Task to carry out:
Copy these lines exactly and nothing else: from the line holding "for number in" to the line holding "low, high = Vector((1e9,)", both lines included.

Records shown:
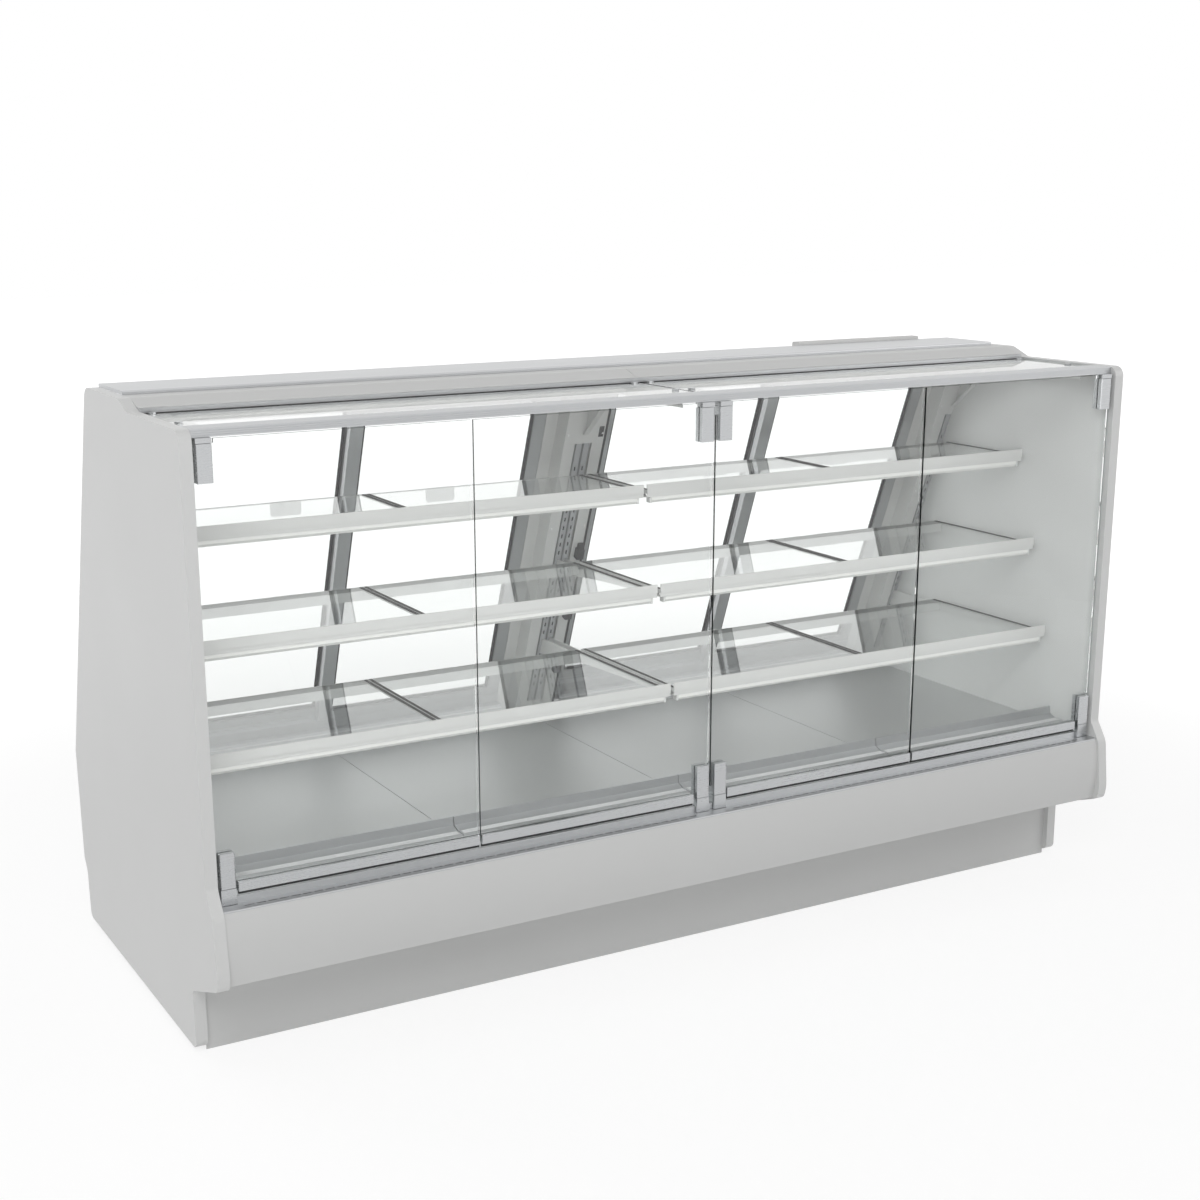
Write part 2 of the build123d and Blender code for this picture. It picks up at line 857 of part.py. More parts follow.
--
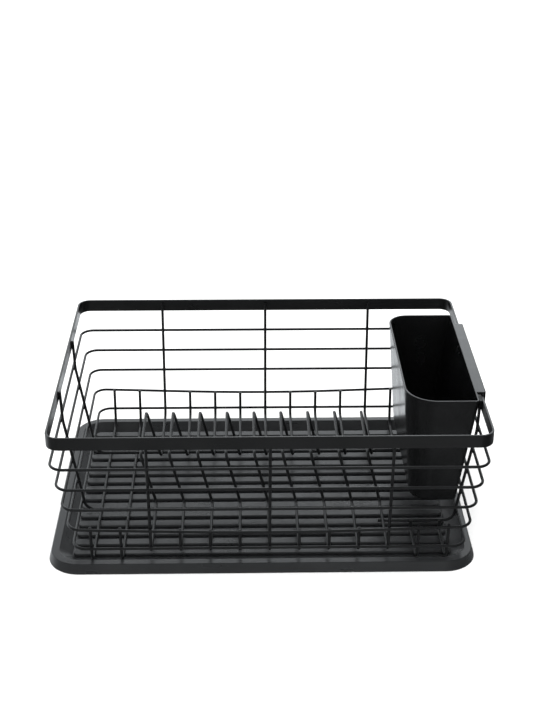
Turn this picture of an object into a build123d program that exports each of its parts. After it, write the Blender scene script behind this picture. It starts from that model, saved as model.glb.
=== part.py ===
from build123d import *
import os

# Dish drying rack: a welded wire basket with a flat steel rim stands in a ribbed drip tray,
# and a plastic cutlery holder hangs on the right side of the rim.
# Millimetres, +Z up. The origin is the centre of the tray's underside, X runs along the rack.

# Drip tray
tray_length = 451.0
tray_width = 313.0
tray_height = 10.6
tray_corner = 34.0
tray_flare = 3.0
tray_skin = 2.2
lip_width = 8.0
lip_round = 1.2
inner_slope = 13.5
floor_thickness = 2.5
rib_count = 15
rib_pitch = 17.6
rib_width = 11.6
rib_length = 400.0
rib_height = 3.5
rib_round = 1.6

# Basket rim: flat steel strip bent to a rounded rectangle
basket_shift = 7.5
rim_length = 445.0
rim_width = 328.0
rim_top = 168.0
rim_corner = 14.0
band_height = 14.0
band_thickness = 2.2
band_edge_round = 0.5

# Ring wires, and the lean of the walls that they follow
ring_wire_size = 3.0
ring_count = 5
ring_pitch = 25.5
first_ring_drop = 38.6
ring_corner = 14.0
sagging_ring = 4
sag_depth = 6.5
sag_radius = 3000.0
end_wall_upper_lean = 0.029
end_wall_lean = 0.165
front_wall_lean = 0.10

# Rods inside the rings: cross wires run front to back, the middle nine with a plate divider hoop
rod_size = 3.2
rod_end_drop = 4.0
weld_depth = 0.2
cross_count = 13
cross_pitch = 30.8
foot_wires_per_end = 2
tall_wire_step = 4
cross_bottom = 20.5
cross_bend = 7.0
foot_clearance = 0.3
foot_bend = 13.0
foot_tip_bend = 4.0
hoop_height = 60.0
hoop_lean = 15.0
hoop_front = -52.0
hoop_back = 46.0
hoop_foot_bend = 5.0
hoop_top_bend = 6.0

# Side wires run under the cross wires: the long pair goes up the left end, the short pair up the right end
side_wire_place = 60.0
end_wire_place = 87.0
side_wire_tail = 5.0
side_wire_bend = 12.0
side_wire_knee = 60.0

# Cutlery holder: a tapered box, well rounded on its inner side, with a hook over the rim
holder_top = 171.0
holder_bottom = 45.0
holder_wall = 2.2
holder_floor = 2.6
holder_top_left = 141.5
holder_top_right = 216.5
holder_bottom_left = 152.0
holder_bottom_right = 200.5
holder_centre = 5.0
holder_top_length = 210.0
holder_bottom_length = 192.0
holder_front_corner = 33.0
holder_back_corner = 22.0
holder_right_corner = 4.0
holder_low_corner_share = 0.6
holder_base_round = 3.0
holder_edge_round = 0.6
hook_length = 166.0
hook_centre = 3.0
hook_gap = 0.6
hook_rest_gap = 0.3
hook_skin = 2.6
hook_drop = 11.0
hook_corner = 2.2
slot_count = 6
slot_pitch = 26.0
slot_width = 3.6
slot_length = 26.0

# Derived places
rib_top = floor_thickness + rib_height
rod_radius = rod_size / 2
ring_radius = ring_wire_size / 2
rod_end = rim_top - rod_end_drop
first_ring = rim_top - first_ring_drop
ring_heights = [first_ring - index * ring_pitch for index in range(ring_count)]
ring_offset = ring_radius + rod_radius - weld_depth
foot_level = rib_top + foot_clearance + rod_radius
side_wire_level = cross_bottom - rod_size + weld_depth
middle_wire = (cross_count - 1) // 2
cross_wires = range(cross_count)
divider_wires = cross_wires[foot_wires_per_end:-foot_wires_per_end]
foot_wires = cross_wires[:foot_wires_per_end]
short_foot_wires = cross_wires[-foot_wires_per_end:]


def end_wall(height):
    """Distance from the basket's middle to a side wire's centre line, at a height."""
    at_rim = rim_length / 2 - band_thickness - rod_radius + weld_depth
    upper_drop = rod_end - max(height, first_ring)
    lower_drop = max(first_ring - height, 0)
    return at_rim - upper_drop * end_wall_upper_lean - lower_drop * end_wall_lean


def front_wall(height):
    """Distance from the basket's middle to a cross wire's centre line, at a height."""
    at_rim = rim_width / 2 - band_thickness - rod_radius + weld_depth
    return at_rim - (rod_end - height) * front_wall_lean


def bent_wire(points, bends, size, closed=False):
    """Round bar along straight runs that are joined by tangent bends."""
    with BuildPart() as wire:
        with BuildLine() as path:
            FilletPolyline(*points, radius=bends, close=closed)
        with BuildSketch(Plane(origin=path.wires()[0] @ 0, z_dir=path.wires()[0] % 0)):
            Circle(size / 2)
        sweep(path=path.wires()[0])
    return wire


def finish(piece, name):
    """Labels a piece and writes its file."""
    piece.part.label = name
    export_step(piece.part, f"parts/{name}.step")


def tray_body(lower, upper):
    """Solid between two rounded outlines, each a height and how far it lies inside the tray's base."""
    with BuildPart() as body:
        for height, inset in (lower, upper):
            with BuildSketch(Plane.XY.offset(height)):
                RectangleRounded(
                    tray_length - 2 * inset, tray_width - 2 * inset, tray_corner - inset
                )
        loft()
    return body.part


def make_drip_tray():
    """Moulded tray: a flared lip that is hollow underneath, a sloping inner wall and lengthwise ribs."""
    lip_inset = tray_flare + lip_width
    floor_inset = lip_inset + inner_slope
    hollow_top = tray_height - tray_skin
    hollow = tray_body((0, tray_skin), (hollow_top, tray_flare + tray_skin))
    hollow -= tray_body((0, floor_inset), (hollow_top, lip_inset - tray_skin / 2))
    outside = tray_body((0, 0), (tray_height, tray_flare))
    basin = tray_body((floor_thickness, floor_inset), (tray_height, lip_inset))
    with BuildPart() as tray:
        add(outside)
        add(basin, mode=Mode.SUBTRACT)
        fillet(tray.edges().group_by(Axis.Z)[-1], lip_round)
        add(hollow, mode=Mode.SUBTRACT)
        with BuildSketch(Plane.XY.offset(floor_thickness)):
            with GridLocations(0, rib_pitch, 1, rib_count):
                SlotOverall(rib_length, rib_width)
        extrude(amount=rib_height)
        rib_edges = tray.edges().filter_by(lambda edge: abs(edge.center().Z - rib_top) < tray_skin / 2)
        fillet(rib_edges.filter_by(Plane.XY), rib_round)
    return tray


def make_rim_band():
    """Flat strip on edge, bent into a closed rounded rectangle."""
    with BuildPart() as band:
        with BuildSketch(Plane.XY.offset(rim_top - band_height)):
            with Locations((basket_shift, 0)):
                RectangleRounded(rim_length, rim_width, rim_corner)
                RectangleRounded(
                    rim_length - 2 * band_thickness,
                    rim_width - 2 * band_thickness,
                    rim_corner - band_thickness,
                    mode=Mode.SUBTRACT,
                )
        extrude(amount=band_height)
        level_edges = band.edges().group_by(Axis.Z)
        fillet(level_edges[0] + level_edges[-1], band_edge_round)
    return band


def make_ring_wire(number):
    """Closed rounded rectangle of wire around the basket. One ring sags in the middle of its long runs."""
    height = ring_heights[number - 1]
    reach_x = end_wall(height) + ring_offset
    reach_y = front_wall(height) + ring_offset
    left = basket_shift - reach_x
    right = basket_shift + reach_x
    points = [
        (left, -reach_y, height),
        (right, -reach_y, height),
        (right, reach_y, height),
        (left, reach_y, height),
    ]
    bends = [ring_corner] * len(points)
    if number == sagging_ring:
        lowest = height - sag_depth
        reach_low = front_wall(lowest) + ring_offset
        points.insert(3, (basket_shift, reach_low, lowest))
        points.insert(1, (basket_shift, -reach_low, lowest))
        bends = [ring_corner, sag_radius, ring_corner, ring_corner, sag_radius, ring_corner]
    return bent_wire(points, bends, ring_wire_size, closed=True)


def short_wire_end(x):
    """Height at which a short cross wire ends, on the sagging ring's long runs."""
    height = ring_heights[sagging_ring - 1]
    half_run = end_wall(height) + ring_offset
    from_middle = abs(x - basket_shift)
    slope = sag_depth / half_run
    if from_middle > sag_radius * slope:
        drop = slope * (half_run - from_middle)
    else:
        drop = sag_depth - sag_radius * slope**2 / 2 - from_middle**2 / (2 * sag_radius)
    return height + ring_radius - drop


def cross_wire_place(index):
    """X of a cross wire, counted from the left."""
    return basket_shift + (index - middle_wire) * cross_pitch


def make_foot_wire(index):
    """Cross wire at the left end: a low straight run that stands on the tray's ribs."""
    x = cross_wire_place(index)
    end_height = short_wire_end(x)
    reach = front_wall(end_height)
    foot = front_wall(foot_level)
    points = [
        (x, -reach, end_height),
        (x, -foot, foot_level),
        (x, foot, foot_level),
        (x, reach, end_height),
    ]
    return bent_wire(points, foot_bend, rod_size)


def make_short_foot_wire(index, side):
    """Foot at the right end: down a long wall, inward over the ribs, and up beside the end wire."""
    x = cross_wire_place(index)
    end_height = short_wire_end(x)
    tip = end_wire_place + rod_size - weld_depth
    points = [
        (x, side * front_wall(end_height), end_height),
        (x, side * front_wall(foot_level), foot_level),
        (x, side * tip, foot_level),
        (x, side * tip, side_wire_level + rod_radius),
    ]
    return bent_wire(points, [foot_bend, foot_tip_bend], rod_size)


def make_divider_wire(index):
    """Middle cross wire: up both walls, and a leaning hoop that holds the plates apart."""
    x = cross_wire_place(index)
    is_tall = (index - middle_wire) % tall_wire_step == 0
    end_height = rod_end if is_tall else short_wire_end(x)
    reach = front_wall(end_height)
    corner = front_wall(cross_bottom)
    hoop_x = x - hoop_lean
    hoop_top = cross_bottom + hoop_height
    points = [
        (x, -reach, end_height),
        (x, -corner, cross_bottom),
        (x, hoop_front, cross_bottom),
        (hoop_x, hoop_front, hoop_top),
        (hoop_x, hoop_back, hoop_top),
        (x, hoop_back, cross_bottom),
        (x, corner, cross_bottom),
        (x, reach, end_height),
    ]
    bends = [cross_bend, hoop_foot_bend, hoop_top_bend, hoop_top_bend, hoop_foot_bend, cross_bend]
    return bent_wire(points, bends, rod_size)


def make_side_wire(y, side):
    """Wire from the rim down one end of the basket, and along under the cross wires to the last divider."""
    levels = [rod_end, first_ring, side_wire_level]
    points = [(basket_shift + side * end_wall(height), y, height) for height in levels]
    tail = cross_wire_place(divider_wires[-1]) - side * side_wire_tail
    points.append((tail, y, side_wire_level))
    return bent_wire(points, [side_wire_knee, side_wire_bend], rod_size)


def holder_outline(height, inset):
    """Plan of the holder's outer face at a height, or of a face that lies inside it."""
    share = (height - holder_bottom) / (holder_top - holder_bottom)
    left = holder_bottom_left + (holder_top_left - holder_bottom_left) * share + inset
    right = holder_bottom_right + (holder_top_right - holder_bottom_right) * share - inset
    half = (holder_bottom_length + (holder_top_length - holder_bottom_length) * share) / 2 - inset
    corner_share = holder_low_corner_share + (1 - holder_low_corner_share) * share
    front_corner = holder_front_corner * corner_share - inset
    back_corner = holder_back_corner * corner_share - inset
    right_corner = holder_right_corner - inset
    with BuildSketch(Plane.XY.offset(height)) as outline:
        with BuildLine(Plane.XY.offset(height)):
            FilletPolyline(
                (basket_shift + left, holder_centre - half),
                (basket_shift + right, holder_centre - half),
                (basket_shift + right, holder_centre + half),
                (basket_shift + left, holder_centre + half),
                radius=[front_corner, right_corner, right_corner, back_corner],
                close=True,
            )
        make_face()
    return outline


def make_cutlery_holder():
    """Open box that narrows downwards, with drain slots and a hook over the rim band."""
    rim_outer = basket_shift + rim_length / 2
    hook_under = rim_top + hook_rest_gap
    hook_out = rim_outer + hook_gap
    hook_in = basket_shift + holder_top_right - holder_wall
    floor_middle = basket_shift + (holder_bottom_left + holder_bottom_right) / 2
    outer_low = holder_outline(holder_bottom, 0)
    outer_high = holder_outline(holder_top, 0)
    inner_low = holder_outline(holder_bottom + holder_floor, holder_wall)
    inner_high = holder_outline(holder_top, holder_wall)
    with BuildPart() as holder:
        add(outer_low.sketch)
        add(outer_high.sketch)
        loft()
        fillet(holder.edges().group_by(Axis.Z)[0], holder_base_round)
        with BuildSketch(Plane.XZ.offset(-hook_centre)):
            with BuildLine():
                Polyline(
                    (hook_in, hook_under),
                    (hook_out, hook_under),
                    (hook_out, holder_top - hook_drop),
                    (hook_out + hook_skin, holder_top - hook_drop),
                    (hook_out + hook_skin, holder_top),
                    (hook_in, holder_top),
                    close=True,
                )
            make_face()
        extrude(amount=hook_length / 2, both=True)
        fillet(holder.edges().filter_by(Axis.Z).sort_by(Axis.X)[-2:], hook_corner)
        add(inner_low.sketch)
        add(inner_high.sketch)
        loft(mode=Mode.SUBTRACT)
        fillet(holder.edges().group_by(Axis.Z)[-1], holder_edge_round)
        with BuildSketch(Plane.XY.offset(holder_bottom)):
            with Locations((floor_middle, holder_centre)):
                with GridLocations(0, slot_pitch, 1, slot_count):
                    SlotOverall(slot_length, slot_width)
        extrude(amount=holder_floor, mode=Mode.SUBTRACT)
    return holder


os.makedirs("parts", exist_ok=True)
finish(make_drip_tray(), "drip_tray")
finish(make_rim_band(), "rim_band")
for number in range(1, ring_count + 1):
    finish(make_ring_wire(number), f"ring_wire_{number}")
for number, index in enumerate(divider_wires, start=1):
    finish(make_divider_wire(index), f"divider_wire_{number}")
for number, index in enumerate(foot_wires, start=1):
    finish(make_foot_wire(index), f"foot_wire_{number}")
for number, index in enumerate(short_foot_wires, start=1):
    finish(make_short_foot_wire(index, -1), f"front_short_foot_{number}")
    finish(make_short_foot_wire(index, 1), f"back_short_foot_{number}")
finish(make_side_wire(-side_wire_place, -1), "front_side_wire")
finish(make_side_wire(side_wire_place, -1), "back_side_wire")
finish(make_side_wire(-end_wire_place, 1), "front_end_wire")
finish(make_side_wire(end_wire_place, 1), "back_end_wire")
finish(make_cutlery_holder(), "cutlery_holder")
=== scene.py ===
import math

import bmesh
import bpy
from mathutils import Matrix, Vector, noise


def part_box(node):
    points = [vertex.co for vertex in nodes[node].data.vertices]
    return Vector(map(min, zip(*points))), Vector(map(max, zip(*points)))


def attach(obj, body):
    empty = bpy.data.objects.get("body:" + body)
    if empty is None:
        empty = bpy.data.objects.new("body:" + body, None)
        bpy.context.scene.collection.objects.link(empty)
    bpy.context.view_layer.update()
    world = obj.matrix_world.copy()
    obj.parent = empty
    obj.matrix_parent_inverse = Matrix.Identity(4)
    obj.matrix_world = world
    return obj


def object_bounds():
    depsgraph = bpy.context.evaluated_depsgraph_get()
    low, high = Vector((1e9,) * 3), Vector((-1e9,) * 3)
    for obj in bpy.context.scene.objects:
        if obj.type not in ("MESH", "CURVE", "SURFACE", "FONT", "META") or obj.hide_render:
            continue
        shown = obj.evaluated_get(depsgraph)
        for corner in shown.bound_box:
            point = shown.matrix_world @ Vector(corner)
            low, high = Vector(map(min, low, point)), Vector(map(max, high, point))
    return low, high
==
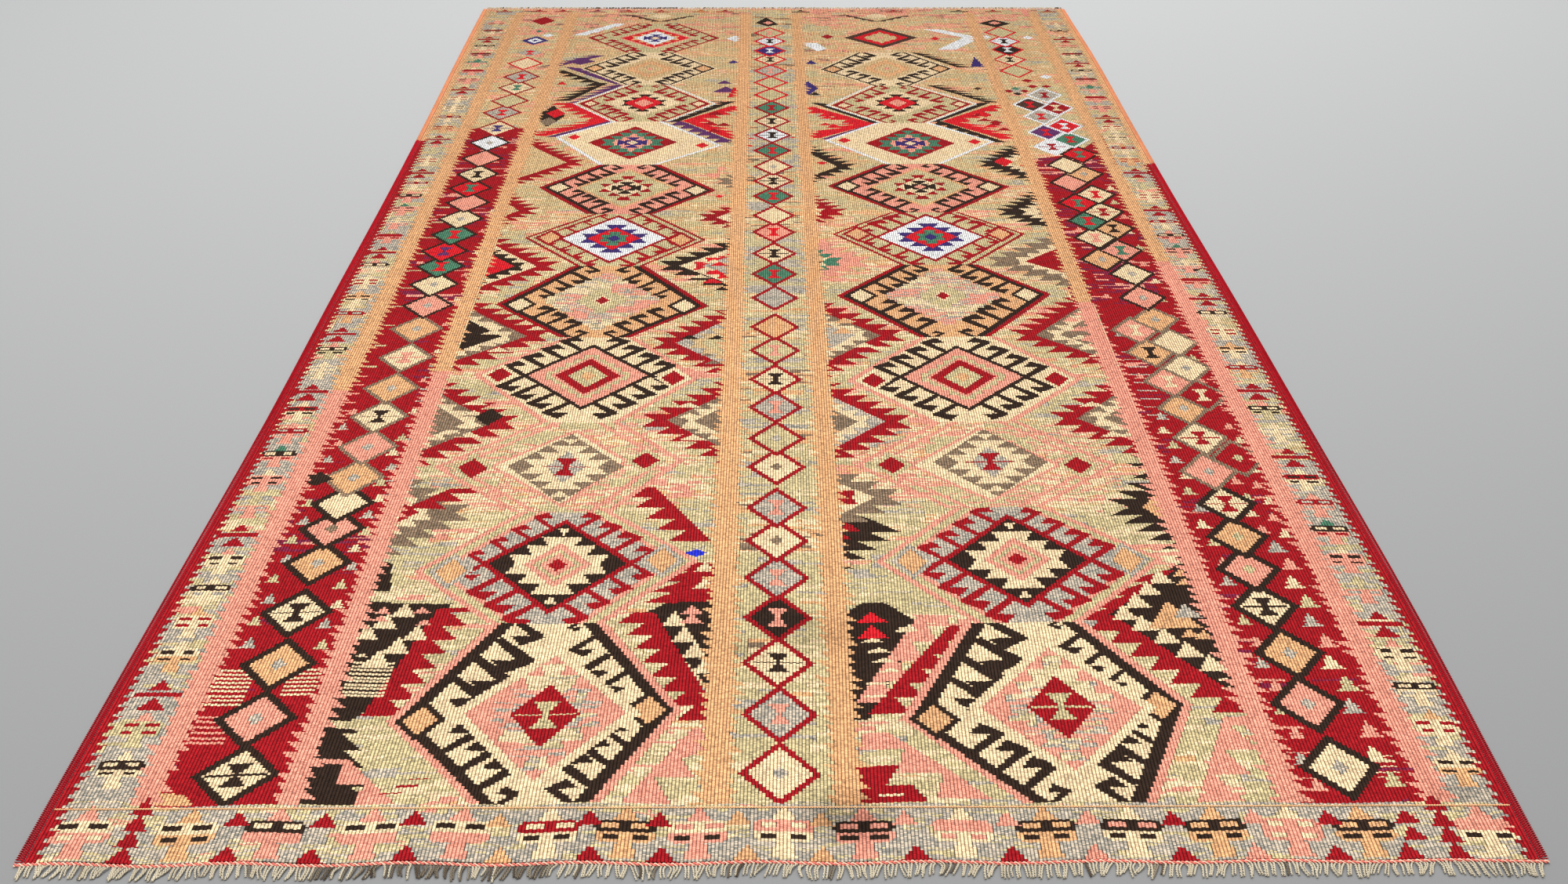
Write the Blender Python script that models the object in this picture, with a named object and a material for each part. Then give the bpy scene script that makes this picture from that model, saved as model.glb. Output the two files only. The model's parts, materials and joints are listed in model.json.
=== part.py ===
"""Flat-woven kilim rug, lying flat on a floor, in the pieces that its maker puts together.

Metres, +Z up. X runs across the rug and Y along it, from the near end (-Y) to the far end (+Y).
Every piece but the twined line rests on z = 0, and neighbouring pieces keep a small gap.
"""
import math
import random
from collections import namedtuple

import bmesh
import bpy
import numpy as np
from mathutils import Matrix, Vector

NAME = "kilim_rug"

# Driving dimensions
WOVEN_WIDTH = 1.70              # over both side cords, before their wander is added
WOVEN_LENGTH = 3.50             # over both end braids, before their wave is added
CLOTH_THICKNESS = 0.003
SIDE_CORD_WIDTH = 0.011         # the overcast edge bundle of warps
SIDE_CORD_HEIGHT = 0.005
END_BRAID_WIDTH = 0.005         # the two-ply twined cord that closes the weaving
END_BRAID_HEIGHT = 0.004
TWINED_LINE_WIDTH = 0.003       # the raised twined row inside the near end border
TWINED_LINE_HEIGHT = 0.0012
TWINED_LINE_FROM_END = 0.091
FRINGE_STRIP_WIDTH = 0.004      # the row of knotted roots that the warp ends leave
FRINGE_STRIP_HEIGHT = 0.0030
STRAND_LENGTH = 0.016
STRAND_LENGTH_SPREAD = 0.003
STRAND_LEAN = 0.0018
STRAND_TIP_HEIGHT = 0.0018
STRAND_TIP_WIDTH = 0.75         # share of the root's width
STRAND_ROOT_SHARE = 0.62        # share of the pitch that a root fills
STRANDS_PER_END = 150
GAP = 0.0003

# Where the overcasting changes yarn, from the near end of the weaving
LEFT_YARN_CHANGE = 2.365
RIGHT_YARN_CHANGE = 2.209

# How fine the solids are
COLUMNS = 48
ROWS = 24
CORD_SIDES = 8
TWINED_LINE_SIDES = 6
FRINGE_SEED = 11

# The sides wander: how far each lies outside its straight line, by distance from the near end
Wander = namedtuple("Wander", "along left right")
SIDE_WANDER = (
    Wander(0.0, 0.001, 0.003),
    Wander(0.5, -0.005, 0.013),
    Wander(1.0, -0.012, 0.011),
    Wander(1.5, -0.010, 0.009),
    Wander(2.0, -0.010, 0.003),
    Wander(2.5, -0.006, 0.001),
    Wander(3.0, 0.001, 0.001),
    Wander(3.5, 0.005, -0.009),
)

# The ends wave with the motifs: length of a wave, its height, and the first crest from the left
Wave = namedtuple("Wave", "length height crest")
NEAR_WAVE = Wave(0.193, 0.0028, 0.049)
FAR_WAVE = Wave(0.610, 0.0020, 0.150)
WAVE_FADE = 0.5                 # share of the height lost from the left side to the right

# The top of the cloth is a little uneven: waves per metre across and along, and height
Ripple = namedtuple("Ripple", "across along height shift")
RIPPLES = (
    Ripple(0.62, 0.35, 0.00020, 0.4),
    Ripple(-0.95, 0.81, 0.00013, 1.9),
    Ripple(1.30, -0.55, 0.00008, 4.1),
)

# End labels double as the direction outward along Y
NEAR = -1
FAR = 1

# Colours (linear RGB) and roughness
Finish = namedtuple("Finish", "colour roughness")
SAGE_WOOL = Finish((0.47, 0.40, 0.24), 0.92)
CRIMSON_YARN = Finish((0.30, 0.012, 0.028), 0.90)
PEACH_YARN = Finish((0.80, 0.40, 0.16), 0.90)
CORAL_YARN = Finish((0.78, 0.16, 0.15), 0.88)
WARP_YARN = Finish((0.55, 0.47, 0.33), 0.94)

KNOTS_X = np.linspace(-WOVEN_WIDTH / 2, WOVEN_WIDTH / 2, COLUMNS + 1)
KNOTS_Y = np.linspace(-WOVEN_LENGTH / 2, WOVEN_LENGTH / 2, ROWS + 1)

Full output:
for number in range(1, ring_count + 1):
    finish(make_ring_wire(number), f"ring_wire_{number}")
for number, index in enumerate(divider_wires, start=1):
    finish(make_divider_wire(index), f"divider_wire_{number}")
for number, index in enumerate(foot_wires, start=1):
    finish(make_foot_wire(index), f"foot_wire_{number}")
for number, index in enumerate(short_foot_wires, start=1):
    finish(make_short_foot_wire(index, -1), f"front_short_foot_{number}")
    finish(make_short_foot_wire(index, 1), f"back_short_foot_{number}")
finish(make_side_wire(-side_wire_place, -1), "front_side_wire")
finish(make_side_wire(side_wire_place, -1), "back_side_wire")
finish(make_side_wire(-end_wire_place, 1), "front_end_wire")
finish(make_side_wire(end_wire_place, 1), "back_end_wire")
finish(make_cutlery_holder(), "cutlery_holder")
=== scene.py ===
import math

import bmesh
import bpy
from mathutils import Matrix, Vector, noise


def part_box(node):
    points = [vertex.co for vertex in nodes[node].data.vertices]
    return Vector(map(min, zip(*points))), Vector(map(max, zip(*points)))


def attach(obj, body):
    empty = bpy.data.objects.get("body:" + body)
    if empty is None:
        empty = bpy.data.objects.new("body:" + body, None)
        bpy.context.scene.collection.objects.link(empty)
    bpy.context.view_layer.update()
    world = obj.matrix_world.copy()
    obj.parent = empty
    obj.matrix_parent_inverse = Matrix.Identity(4)
    obj.matrix_world = world
    return obj


def object_bounds():
    depsgraph = bpy.context.evaluated_depsgraph_get()
    low, high = Vector((1e9,) * 3), Vector((-1e9,) * 3)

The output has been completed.